Rows from a 3D modeling dataset:

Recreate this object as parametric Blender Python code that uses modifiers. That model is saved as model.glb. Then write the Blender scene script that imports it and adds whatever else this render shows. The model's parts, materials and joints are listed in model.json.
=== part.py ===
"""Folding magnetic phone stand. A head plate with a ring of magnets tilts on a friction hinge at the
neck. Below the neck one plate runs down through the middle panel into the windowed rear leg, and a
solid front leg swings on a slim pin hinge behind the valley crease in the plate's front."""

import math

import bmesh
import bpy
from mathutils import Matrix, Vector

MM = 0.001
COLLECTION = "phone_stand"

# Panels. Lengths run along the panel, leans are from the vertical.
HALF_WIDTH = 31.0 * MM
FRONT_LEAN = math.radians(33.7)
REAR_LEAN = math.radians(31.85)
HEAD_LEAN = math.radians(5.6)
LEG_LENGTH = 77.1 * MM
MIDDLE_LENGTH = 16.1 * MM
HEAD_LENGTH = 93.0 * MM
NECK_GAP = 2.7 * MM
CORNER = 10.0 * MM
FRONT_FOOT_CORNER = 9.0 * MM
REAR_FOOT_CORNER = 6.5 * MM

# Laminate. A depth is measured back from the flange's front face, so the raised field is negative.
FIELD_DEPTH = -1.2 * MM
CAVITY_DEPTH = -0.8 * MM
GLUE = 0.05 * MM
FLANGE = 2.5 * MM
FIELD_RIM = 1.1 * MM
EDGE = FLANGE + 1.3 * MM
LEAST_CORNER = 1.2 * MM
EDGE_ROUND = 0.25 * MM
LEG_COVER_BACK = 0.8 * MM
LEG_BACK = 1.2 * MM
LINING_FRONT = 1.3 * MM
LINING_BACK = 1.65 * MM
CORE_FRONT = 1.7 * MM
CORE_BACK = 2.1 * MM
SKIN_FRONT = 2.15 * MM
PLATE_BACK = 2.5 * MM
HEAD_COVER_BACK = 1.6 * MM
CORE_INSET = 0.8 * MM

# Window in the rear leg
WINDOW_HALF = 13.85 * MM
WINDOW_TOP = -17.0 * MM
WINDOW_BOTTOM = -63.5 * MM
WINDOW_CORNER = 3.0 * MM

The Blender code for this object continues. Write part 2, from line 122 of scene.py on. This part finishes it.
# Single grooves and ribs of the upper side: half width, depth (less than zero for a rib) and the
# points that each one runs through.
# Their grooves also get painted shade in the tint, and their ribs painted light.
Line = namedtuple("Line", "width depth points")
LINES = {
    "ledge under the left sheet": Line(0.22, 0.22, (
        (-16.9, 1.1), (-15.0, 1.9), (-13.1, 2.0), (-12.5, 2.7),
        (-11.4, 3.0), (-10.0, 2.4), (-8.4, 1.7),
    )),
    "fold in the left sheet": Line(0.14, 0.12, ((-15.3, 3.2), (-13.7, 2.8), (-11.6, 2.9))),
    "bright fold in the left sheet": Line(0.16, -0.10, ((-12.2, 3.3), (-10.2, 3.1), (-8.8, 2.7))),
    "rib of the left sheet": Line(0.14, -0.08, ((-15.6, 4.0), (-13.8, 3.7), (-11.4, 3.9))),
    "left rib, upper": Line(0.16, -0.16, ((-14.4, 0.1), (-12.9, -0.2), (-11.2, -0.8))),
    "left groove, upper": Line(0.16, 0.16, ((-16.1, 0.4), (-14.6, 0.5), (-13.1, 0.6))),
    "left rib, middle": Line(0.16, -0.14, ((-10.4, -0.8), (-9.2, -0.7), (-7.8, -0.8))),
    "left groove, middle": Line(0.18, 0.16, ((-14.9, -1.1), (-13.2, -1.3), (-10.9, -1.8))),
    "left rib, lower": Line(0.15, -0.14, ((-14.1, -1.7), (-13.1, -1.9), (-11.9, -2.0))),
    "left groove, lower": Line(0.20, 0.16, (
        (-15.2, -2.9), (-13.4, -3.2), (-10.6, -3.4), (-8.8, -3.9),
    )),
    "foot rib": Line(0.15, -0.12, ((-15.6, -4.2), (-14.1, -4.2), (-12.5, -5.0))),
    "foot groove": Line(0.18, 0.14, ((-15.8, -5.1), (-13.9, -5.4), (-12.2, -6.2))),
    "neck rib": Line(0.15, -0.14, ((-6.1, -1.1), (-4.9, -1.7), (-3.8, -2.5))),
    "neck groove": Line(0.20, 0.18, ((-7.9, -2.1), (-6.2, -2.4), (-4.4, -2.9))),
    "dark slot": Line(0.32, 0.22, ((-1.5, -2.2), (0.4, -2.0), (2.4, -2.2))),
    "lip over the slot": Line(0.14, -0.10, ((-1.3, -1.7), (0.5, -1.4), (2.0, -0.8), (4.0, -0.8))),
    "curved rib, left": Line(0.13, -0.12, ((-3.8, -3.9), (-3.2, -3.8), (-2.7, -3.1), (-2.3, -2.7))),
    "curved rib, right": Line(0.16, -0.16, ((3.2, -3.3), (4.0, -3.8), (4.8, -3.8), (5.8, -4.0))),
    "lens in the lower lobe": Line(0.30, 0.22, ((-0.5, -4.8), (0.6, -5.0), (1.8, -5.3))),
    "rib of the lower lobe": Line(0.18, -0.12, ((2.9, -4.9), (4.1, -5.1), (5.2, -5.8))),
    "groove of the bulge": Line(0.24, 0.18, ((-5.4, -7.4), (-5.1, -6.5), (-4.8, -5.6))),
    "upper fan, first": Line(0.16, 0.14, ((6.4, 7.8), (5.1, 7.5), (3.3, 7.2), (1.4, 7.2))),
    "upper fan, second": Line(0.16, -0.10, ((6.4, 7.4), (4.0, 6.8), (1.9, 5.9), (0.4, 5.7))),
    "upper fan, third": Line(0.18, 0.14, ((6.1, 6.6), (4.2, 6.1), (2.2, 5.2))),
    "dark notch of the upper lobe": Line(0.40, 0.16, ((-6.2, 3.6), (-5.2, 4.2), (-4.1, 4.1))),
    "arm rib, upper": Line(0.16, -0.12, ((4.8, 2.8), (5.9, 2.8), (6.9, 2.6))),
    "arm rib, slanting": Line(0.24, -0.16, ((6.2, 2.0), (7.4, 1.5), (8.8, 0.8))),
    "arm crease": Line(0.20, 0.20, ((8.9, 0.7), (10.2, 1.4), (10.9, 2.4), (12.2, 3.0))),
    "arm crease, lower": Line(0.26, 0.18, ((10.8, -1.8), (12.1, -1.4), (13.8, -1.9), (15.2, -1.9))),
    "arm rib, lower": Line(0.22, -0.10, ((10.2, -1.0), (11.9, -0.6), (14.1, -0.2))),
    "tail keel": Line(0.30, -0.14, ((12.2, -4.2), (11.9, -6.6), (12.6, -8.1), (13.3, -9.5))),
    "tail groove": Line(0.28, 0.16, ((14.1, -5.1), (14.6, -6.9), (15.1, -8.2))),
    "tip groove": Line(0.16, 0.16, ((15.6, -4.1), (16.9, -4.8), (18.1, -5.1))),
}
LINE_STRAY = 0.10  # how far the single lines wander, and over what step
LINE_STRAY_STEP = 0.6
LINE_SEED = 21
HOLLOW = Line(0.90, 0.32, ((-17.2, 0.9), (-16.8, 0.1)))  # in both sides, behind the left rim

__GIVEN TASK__
Please copy exactly the lines from the first line of the records above through the line containing "WINDOW_CORNER = 3.0 * MM", including both, and nothing more.

__PROBLEM SOLUTION__
Recreate this object as parametric Blender Python code that uses modifiers. That model is saved as model.glb. Then write the Blender scene script that imports it and adds whatever else this render shows. The model's parts, materials and joints are listed in model.json.
=== part.py ===
"""Folding magnetic phone stand. A head plate with a ring of magnets tilts on a friction hinge at the
neck. Below the neck one plate runs down through the middle panel into the windowed rear leg, and a
solid front leg swings on a slim pin hinge behind the valley crease in the plate's front."""

import math

import bmesh
import bpy
from mathutils import Matrix, Vector

MM = 0.001
COLLECTION = "phone_stand"

# Panels. Lengths run along the panel, leans are from the vertical.
HALF_WIDTH = 31.0 * MM
FRONT_LEAN = math.radians(33.7)
REAR_LEAN = math.radians(31.85)
HEAD_LEAN = math.radians(5.6)
LEG_LENGTH = 77.1 * MM
MIDDLE_LENGTH = 16.1 * MM
HEAD_LENGTH = 93.0 * MM
NECK_GAP = 2.7 * MM
CORNER = 10.0 * MM
FRONT_FOOT_CORNER = 9.0 * MM
REAR_FOOT_CORNER = 6.5 * MM

# Laminate. A depth is measured back from the flange's front face, so the raised field is negative.
FIELD_DEPTH = -1.2 * MM
CAVITY_DEPTH = -0.8 * MM
GLUE = 0.05 * MM
FLANGE = 2.5 * MM
FIELD_RIM = 1.1 * MM
EDGE = FLANGE + 1.3 * MM
LEAST_CORNER = 1.2 * MM
EDGE_ROUND = 0.25 * MM
LEG_COVER_BACK = 0.8 * MM
LEG_BACK = 1.2 * MM
LINING_FRONT = 1.3 * MM
LINING_BACK = 1.65 * MM
CORE_FRONT = 1.7 * MM
CORE_BACK = 2.1 * MM
SKIN_FRONT = 2.15 * MM
PLATE_BACK = 2.5 * MM
HEAD_COVER_BACK = 1.6 * MM
CORE_INSET = 0.8 * MM

# Window in the rear leg
WINDOW_HALF = 13.85 * MM
WINDOW_TOP = -17.0 * MM
WINDOW_BOTTOM = -63.5 * MM
WINDOW_CORNER = 3.0 * MM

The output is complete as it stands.